Do this
Only the lines from the one containing "What FreeCAD Python" through the one containing "MOUTH_SPREAD = 2.5" are to be copied, exactly and with both ends kept.

(CAD and scene scripts)
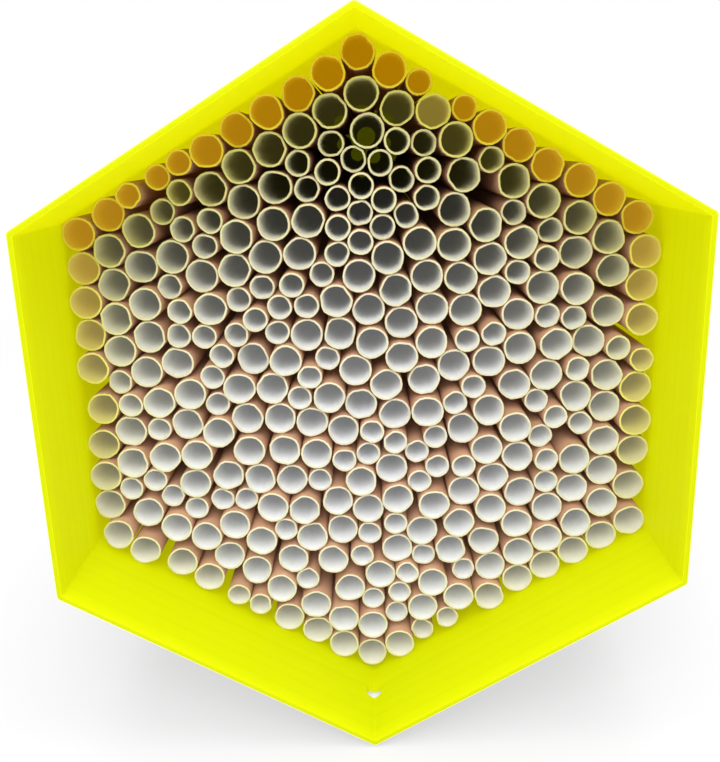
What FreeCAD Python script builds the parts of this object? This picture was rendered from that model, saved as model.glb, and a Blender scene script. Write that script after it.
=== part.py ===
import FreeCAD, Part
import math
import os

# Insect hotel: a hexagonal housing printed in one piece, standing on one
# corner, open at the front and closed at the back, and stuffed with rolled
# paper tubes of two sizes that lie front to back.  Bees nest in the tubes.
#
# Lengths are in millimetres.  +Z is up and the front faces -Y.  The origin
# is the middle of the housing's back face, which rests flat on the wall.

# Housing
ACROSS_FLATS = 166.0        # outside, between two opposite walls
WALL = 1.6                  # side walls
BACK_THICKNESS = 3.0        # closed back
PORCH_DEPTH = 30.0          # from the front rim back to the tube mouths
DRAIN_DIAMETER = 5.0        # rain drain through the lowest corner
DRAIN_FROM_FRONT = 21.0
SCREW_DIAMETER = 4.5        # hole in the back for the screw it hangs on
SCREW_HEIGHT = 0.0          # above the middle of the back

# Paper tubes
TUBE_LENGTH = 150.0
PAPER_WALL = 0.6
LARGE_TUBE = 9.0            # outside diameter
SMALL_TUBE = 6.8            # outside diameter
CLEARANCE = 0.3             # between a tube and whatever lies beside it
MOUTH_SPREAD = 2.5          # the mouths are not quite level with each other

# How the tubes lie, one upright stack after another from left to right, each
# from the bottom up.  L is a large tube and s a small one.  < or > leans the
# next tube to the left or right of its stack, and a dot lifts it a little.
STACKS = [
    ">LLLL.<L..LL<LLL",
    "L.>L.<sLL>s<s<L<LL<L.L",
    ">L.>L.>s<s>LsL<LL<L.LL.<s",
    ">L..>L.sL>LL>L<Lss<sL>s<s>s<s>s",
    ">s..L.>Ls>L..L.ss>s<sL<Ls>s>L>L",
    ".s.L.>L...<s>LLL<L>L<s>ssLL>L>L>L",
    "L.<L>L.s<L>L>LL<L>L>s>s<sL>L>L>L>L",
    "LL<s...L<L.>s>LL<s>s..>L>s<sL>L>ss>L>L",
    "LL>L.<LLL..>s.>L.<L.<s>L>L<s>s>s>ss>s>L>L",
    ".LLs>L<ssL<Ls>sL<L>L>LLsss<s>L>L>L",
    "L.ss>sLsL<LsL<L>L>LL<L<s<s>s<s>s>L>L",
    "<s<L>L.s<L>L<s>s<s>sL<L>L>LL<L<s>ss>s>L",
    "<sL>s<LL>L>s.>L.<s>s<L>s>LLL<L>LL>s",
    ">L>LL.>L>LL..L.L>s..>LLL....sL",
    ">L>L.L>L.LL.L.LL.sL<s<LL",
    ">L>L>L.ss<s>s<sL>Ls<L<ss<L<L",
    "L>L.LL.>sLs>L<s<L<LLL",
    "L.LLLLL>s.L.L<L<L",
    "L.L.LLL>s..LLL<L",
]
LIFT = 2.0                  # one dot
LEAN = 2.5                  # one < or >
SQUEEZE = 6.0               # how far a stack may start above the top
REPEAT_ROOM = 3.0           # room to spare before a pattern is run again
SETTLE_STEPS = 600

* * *

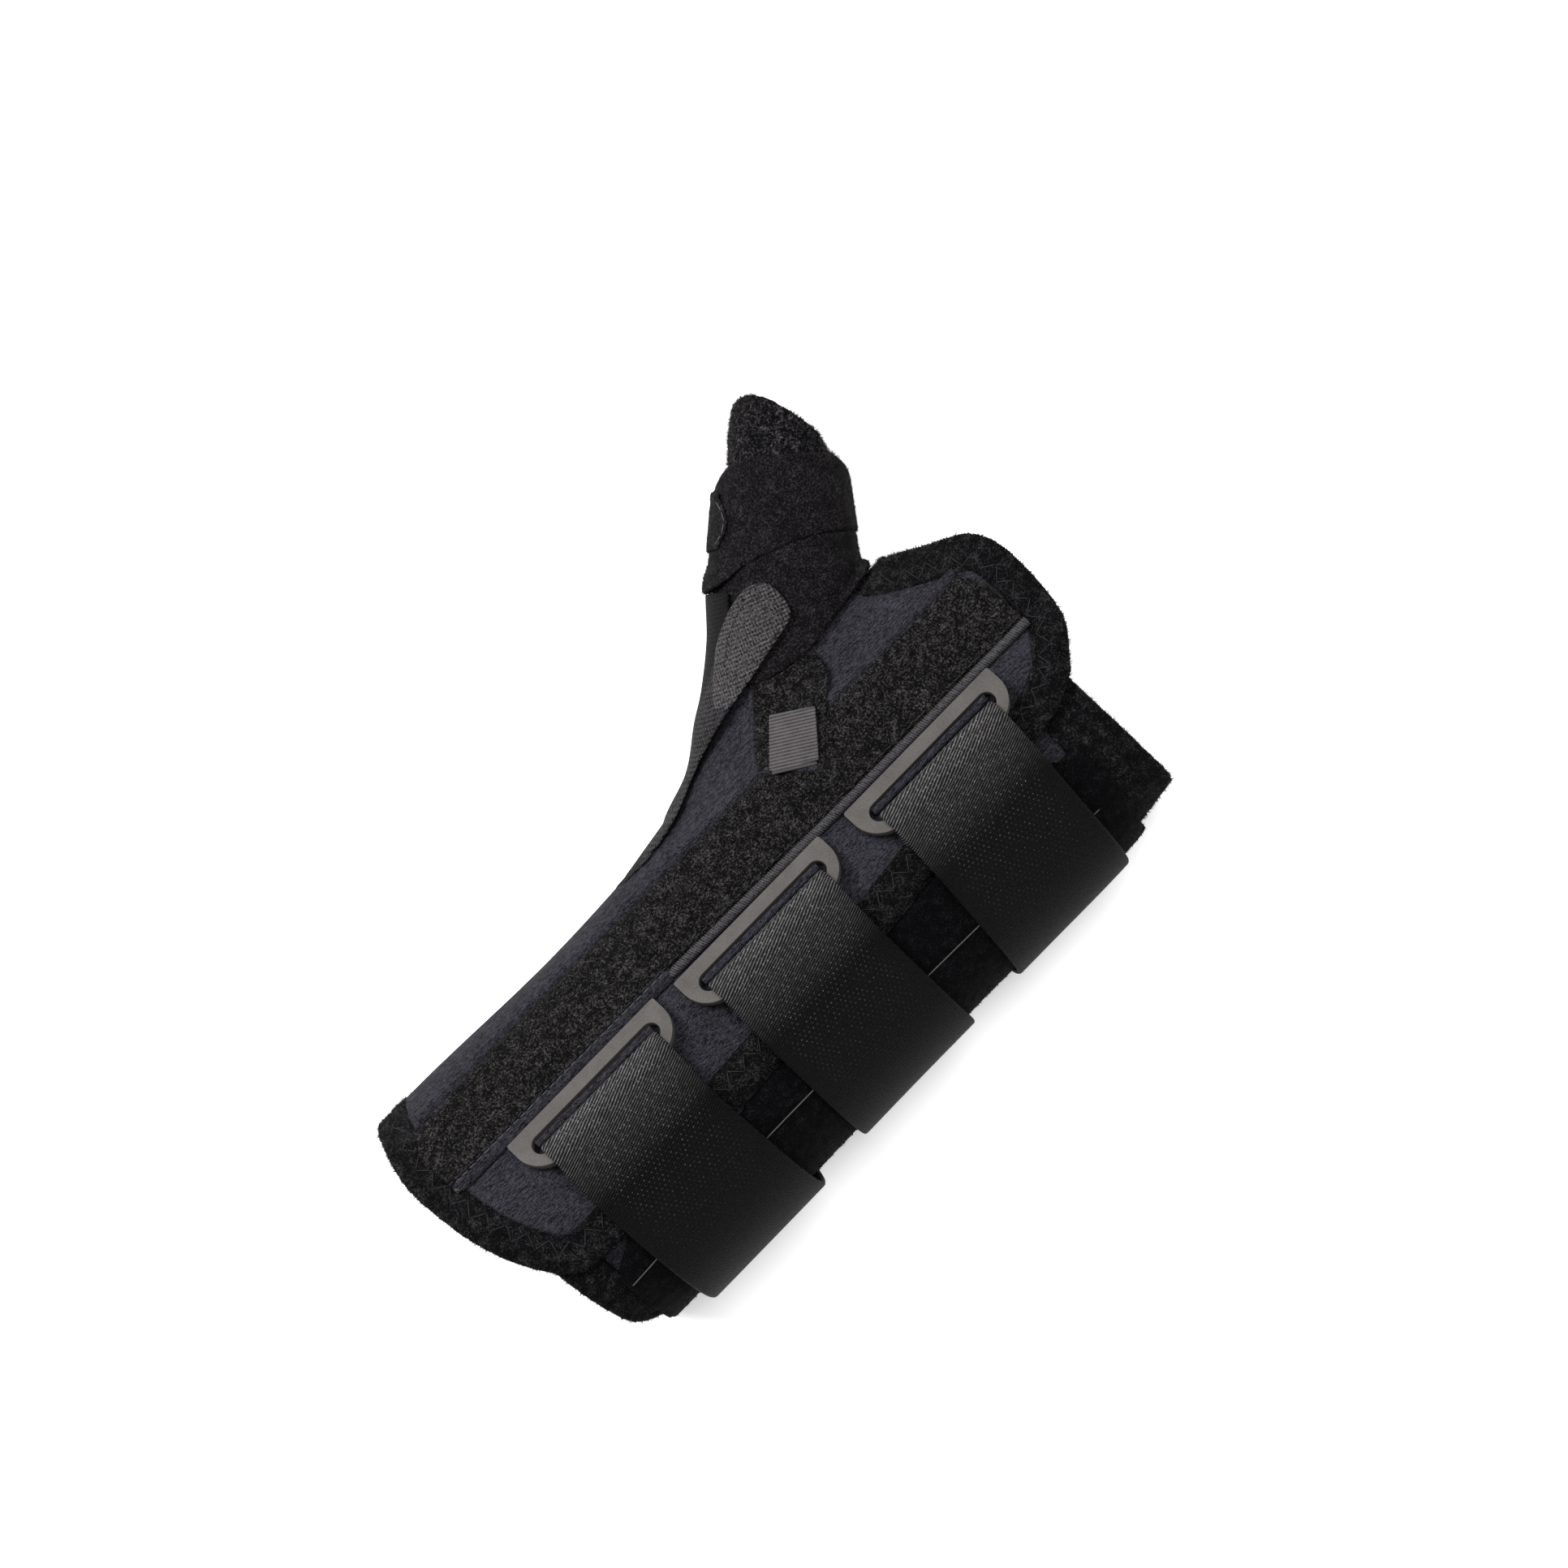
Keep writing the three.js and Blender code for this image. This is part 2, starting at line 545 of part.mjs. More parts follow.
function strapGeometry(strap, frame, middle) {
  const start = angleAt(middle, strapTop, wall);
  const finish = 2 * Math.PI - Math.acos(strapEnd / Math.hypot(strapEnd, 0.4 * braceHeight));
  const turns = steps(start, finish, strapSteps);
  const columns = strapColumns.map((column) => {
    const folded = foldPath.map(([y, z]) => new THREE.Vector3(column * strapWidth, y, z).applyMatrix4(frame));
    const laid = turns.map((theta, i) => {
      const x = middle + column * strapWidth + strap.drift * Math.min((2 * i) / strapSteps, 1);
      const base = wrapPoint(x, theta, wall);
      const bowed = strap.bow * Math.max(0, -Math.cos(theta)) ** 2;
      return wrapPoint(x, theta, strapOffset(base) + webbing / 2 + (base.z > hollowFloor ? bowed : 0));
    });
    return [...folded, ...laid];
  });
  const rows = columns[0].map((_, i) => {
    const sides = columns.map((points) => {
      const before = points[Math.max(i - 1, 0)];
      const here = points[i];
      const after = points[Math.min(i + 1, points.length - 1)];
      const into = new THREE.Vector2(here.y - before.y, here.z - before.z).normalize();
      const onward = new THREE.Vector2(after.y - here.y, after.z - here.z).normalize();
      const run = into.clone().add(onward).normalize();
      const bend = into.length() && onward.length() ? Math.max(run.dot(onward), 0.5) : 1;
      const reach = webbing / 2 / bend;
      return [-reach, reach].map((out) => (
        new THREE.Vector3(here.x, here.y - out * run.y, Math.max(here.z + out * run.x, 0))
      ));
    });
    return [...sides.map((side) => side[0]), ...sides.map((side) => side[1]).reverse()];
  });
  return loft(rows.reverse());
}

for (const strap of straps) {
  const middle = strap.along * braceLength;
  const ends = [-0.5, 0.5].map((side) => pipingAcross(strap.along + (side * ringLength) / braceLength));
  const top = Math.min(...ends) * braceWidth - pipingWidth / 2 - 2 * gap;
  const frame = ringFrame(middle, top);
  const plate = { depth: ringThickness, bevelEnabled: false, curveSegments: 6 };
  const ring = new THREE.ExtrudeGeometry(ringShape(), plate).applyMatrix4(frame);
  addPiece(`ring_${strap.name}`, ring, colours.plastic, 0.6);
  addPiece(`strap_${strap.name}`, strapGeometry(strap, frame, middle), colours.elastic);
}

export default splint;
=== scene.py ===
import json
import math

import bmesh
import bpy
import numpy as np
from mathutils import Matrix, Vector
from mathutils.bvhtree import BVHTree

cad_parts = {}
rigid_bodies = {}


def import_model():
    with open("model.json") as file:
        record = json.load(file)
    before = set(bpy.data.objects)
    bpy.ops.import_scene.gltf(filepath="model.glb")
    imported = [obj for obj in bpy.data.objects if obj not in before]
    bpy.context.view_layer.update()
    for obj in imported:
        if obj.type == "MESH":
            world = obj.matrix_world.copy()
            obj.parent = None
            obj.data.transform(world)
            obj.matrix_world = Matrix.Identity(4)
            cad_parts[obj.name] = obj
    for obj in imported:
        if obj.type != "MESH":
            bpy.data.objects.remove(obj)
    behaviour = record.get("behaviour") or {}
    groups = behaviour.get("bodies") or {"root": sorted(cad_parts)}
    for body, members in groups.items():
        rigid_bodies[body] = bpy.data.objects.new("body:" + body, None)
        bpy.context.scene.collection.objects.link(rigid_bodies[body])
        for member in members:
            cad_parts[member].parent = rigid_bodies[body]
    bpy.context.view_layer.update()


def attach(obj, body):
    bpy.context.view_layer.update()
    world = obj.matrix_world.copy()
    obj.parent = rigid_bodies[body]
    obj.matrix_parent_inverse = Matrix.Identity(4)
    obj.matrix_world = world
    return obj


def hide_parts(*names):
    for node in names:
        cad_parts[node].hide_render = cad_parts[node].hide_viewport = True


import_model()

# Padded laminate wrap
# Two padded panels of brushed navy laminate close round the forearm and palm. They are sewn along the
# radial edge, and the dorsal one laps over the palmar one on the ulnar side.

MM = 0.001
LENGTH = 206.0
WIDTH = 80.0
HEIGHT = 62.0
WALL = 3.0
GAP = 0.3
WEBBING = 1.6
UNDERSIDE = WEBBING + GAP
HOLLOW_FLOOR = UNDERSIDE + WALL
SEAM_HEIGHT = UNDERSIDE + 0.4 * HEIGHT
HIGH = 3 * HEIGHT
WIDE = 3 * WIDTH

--

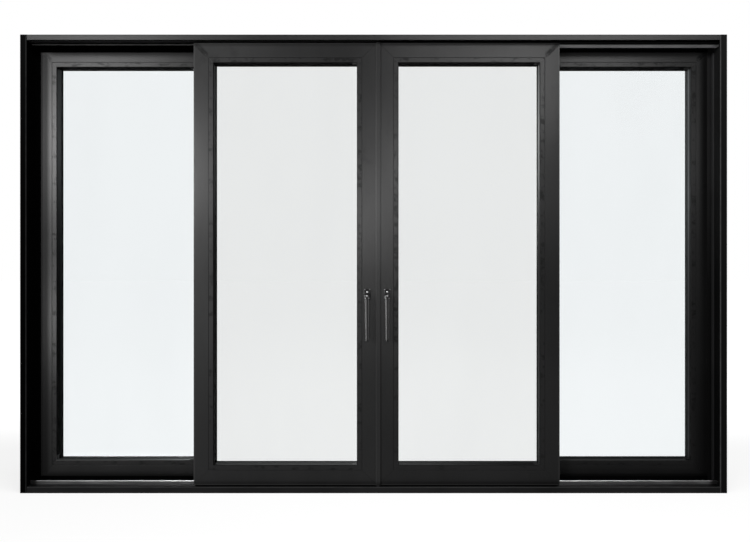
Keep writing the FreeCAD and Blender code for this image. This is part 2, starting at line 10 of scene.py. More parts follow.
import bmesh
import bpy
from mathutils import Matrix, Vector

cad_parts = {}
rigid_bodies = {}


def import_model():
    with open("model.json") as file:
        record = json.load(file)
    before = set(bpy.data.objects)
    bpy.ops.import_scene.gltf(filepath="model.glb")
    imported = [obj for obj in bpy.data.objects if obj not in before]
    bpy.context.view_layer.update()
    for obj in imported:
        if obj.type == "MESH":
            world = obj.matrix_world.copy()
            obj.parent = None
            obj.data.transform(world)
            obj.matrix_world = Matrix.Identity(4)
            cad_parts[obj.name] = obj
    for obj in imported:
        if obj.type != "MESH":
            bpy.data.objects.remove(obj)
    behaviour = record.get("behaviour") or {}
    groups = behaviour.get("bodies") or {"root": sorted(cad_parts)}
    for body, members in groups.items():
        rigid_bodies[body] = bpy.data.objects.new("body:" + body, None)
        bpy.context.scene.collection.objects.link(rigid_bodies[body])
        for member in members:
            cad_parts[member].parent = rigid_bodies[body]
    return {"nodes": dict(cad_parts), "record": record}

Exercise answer
What FreeCAD Python script builds the parts of this object? This picture was rendered from that model, saved as model.glb, and a Blender scene script. Write that script after it.
=== part.py ===
import FreeCAD, Part
import math
import os

# Insect hotel: a hexagonal housing printed in one piece, standing on one
# corner, open at the front and closed at the back, and stuffed with rolled
# paper tubes of two sizes that lie front to back.  Bees nest in the tubes.
#
# Lengths are in millimetres.  +Z is up and the front faces -Y.  The origin
# is the middle of the housing's back face, which rests flat on the wall.

# Housing
ACROSS_FLATS = 166.0        # outside, between two opposite walls
WALL = 1.6                  # side walls
BACK_THICKNESS = 3.0        # closed back
PORCH_DEPTH = 30.0          # from the front rim back to the tube mouths
DRAIN_DIAMETER = 5.0        # rain drain through the lowest corner
DRAIN_FROM_FRONT = 21.0
SCREW_DIAMETER = 4.5        # hole in the back for the screw it hangs on
SCREW_HEIGHT = 0.0          # above the middle of the back

# Paper tubes
TUBE_LENGTH = 150.0
PAPER_WALL = 0.6
LARGE_TUBE = 9.0            # outside diameter
SMALL_TUBE = 6.8            # outside diameter
CLEARANCE = 0.3             # between a tube and whatever lies beside it
MOUTH_SPREAD = 2.5          # the mouths are not quite level with each other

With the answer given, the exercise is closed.